Three weeks later a teen was charged with first-degree murder, the first of several more expected arrests. Drew’s friends were asked to stay away from his first court appearance last month, for fear their emotions would run too high. But Nicole couldn’t stay away anymore –none of them could. “This is an event for our boy so we don’t care about school,” explained a pal who goes by the nickname “Smokey.” “We’re here for Drew. We stand here for Drew.”
And in his honour they each wore the T-shirt Drew’s mom had given them in memory of her only child.
“He (allegedly) took our friend’s life,” Nicole says. “We want him to see our friend’s face until the day he dies. I don’t know if he cares, but I want him to see my friend’s face.”
There were no outbursts in court, no hisses, no tears. They would never make a scene, she says, for they respect Drew’s mother too much.

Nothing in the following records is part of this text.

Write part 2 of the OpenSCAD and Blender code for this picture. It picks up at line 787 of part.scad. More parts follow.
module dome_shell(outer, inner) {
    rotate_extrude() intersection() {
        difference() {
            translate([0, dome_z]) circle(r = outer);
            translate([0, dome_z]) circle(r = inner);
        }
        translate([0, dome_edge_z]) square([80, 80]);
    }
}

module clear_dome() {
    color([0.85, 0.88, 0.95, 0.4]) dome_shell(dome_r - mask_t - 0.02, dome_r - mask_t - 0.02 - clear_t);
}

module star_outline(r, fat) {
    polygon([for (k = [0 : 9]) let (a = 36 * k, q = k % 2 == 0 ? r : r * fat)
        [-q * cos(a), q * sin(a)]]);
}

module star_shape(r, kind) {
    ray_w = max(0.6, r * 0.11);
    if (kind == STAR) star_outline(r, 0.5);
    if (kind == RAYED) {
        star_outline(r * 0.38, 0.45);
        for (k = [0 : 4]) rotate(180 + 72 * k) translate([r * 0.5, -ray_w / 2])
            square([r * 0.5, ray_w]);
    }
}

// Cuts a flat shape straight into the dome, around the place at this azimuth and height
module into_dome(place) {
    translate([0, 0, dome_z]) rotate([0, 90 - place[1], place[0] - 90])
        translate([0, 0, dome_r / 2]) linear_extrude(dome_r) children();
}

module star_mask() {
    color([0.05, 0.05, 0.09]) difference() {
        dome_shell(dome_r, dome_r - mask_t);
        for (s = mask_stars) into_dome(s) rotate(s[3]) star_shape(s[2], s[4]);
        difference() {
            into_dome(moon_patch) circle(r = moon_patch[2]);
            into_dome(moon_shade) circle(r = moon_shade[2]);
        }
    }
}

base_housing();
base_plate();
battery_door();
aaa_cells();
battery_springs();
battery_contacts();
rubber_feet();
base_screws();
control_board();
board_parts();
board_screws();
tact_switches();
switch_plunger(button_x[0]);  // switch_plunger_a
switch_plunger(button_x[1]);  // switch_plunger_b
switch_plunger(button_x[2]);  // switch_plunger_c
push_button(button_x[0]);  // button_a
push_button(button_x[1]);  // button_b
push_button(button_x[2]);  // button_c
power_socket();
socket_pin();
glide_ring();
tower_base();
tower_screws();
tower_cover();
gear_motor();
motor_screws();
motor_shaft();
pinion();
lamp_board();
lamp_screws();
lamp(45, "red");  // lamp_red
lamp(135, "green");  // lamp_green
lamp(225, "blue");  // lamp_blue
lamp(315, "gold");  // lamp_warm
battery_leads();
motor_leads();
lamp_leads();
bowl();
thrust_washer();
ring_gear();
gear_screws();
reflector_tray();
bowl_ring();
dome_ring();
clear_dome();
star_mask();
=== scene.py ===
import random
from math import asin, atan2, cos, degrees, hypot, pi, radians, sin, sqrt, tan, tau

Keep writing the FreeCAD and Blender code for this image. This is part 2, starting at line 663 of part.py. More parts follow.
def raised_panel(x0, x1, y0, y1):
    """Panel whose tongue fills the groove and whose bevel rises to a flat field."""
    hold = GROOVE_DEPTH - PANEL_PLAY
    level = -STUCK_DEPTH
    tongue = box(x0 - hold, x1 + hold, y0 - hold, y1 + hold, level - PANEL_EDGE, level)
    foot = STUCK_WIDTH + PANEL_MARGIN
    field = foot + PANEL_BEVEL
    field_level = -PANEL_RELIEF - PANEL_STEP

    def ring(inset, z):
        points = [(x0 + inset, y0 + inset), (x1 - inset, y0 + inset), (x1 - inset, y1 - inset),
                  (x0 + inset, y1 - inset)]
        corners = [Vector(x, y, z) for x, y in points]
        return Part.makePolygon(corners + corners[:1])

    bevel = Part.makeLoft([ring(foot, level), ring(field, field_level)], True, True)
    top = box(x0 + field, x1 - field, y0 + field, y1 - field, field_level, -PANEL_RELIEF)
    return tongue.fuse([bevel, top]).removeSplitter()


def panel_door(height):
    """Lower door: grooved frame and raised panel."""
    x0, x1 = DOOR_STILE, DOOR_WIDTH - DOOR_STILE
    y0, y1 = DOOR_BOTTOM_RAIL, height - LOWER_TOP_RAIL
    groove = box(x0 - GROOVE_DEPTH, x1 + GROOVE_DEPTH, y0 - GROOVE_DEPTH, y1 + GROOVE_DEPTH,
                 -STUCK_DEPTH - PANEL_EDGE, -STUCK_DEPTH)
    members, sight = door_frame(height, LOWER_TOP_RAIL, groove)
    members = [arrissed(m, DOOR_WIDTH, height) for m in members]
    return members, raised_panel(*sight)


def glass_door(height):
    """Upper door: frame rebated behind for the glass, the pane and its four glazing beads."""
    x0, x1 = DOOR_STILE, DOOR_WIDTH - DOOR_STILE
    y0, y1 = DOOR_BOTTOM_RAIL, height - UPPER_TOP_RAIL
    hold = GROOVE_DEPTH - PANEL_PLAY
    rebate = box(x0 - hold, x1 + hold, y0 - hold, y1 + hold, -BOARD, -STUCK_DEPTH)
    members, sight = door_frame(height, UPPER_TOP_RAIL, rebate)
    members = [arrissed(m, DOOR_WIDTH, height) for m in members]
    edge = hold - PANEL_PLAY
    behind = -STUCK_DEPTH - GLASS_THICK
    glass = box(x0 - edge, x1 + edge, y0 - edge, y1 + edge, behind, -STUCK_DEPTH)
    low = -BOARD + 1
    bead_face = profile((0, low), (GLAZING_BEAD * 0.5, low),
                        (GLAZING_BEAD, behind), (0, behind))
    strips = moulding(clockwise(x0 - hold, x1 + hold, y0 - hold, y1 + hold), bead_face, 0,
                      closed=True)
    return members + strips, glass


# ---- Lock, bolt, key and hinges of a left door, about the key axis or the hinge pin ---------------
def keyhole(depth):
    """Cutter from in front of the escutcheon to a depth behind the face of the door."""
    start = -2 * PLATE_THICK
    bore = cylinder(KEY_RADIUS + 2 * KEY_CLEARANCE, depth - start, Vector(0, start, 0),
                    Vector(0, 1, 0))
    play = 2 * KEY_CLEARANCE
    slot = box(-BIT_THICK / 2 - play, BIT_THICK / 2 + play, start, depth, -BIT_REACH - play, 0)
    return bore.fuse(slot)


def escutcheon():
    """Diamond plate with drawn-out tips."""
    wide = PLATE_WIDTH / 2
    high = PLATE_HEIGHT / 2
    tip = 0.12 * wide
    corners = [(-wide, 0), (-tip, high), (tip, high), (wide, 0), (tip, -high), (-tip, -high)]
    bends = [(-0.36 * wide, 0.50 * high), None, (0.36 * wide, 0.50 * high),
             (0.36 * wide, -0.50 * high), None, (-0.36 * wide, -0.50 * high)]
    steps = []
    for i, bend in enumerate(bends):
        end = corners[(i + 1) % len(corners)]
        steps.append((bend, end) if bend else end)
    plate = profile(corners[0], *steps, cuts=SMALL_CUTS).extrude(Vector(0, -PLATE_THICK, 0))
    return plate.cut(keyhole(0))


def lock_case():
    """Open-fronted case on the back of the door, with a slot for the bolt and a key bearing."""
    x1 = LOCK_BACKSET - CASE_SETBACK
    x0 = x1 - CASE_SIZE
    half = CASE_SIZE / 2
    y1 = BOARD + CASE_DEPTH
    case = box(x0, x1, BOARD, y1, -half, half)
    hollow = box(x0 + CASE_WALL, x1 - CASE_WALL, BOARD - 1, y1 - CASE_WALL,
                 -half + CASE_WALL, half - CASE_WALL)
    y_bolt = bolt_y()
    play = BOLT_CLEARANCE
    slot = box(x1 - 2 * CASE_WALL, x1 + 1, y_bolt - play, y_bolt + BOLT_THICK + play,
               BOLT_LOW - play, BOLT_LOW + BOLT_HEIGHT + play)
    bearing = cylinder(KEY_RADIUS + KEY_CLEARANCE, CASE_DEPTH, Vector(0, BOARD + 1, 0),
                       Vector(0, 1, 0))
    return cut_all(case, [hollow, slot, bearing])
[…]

And a month after the murder, the raw shock of it has worn away, leaving only anger and emptiness in its place.
“It sucks that he’s not here,” Nicole says, “but life does go on.” Though not as before. This generation of kids raised on video games and movies and TV programs splattered with imaginary blood tend to think that death is not real.
That has all changed now at East York Collegiate, Nicole says. “You see it on the news, but when it actually happens to you it’s completely different. Now, when I see it on TV, it’s a whole different thing. Everyone is someone to somebody else.
“The whole school understands the value of human life now. Before, they didn’t.”
She carries Stewart’s picture in her wallet and often wears the memorial T-shirt, especially when she is down. She likes how people stop and look at its message, how it makes them stop and think, if only for a second.
She just wishes whoever killed her friend had done the same.
“I don’t think he realized what he did. I think if he could go back and change it, he would.”
Nicole hesitates then, and any sympathy she felt for her friend’s killers is gone as quickly as it appeared.
“On the other hand,” she says, before returning to her friends, “people don’t walk around with weapons unless they’re going to use them.”